As Gibraltar is simply a large rock (two square miles of Jurassic limestone) - a British colony on the Southern tip of the Iberian Peninsula - everybody, the monkeys included, are in close proximity. Squished together, hugging the steep cliffsides.
The monkeys have hands remarkably like humans, but their behavior is much more monkeylike. "You think their hands would be rough like dog paws," Jane says. "But it's like holding a human hand. They are like baby hands."
Ernest invites us to his shaded hut. His accent is more international than the other Gibraltarians we meet. Their English is perhaps the strangest on Earth, sounding sinister, Cockney and Spanish, Arabic and cartoonish all at once. When a bartender at one of the dozens of fish and chips parlours says, 'You want two lagers?', it comes out like this: "Yeh whan twah walagas?"

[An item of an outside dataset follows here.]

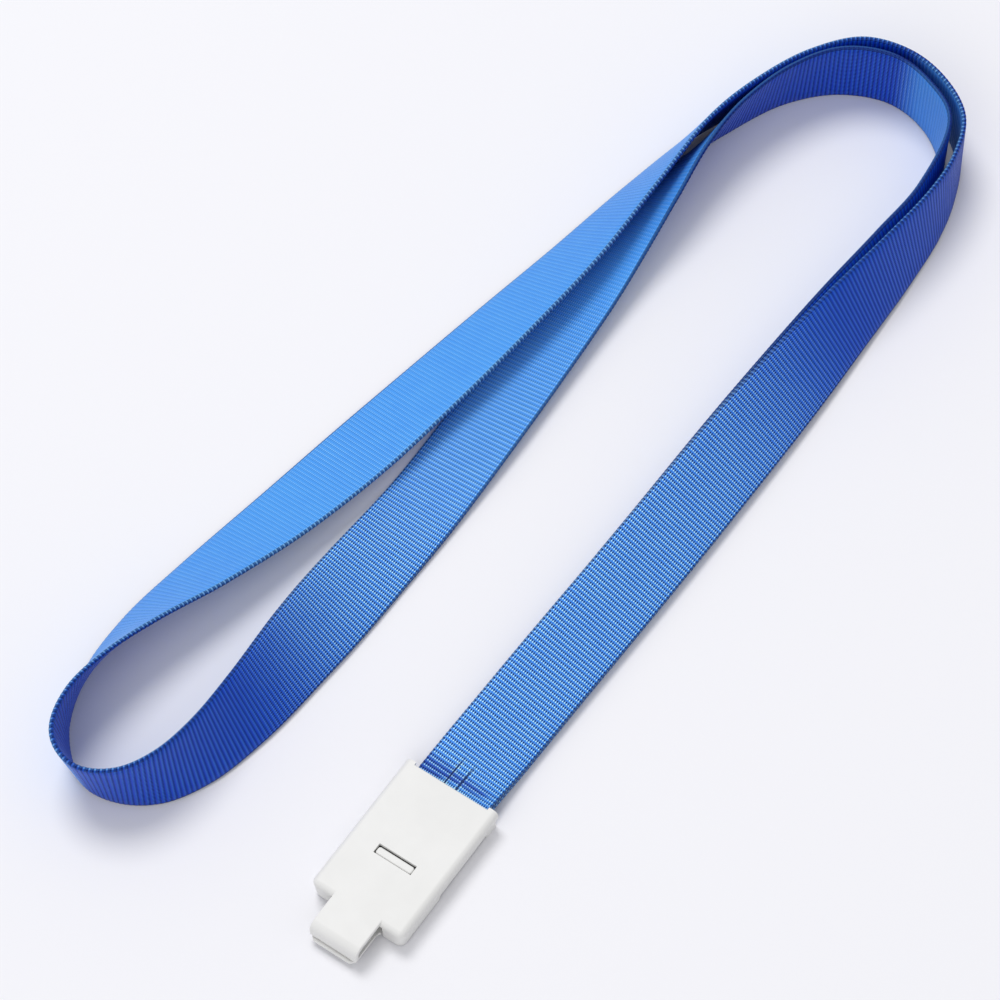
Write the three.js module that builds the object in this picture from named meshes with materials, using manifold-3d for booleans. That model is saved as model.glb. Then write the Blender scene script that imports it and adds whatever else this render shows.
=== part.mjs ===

Ernest gives his own explanation for the origin of the monkeys, "They were brought over here in the year 1311 by Arabs. This was an outpost for them at the time. In 1704, when the British first came to Gibraltar, there were only 11 or 12 monkeys on the peninsula. The British Consul wanted to increase their number. Slowly they were cared for and reared by the military "
“So you’ve seen a lot of change?” Jane asks Ernest.
“Yes, you could say this. When the Germans were expected to come into Gibraltar and bomb, I was eight years old, and the women and children were evacuated.”
“So did the Germans ever actually bomb Gibraltar?” I ask. The notion seems absurd, but then the whole point of this rock is its role as a British garrison; a naval foothold in the Mediterranean.
“Oh yes. The Germans and Italians.”
“Where did you go?” Jane asks.
“11,000 of us were evacuated to Britain, and 4,000 to Jamaica. I spent four years in Jamaica."
"And how did you start ta
king care of the monkeys?" I ask.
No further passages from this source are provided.